Rows from a 3D modeling dataset
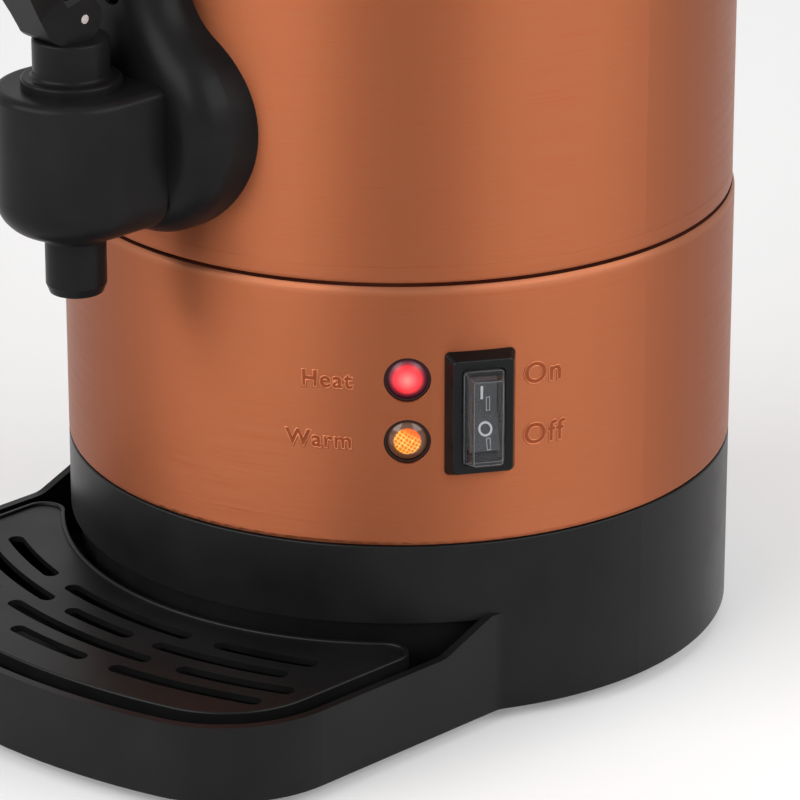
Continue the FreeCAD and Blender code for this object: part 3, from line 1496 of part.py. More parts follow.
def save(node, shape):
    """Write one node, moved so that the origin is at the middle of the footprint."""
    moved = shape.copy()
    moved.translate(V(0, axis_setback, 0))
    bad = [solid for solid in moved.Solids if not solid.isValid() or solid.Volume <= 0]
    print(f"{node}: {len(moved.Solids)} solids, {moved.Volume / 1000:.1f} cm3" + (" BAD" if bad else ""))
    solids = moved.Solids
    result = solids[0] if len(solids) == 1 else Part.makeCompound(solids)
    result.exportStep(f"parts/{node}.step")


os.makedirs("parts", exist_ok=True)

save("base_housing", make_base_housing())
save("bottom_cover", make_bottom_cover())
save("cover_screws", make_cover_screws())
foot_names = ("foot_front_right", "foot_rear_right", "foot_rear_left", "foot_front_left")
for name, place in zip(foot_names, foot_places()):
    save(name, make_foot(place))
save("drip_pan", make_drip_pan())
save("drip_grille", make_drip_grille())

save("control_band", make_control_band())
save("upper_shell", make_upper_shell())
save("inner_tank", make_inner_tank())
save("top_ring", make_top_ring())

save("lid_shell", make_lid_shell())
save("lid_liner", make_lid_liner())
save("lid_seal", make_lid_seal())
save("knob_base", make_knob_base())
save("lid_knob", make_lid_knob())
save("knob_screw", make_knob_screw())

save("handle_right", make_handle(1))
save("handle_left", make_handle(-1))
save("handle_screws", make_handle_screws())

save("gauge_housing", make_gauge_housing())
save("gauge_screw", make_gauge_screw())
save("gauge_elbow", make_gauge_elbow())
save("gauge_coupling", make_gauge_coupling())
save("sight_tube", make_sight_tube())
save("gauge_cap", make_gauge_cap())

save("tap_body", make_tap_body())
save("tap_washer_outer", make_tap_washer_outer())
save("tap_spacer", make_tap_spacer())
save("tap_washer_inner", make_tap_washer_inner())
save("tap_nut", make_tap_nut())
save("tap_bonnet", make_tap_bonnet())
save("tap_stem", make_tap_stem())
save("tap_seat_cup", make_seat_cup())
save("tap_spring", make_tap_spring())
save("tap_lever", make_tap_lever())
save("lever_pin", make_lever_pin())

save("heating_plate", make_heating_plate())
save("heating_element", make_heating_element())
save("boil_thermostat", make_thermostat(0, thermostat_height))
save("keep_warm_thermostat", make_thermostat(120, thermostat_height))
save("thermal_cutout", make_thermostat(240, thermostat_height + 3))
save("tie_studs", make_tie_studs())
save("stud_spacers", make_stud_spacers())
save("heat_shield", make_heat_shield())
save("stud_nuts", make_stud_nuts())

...

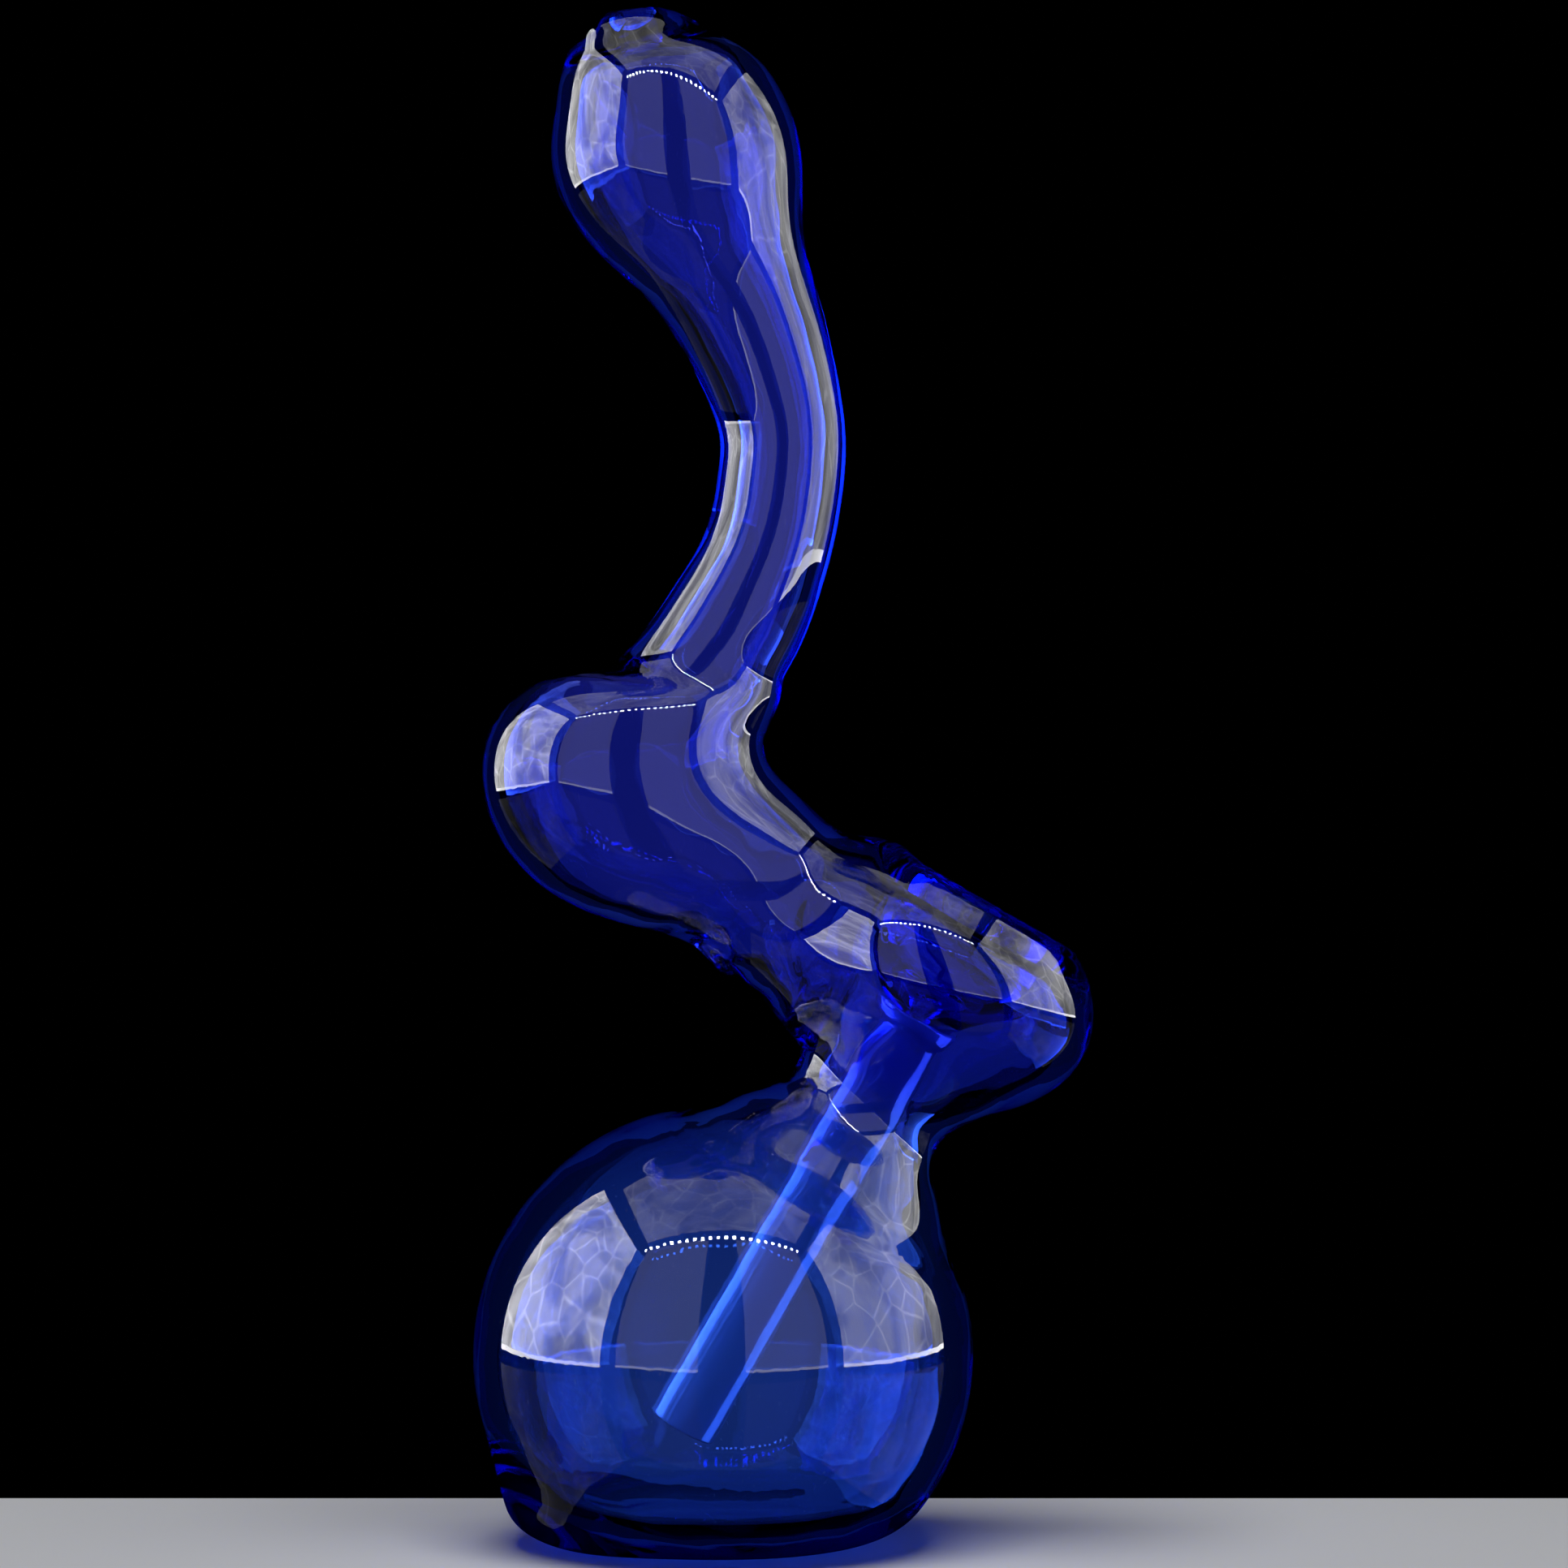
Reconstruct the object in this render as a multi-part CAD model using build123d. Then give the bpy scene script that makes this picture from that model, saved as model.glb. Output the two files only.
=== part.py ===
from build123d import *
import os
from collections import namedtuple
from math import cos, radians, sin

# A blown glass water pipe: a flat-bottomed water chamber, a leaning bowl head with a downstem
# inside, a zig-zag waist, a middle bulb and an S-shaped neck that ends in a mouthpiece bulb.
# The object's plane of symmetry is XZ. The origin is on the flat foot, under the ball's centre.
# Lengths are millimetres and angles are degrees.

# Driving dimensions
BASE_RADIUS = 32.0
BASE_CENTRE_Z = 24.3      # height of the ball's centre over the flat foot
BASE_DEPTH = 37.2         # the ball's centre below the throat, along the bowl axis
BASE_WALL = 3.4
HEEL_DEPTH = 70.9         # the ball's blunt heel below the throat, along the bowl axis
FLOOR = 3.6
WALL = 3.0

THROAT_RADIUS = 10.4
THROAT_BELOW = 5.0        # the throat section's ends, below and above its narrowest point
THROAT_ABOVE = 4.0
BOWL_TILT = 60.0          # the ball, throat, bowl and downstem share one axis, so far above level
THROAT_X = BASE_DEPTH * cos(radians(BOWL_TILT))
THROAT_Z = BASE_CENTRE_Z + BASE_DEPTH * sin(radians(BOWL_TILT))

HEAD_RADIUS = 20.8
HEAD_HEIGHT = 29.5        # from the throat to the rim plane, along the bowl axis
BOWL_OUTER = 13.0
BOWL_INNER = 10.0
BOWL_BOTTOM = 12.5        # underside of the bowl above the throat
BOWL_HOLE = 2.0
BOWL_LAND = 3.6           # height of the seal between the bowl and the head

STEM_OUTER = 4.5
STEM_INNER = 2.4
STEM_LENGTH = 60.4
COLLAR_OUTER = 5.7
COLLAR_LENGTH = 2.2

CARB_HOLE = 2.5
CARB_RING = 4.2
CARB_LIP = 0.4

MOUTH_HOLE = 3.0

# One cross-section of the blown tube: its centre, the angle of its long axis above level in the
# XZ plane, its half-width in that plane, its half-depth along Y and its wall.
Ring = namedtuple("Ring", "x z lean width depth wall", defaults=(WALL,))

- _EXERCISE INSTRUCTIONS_
Among the lines above, find the one with "Reconstruct the object" and the one with "from math import cos, radians, sin". Quote both and everything between them, exactly.

- _RIGHT ANSWER_
Reconstruct the object in this render as a multi-part CAD model using build123d. Then give the bpy scene script that makes this picture from that model, saved as model.glb. Output the two files only.
=== part.py ===
from build123d import *
import os
from collections import namedtuple
from math import cos, radians, sin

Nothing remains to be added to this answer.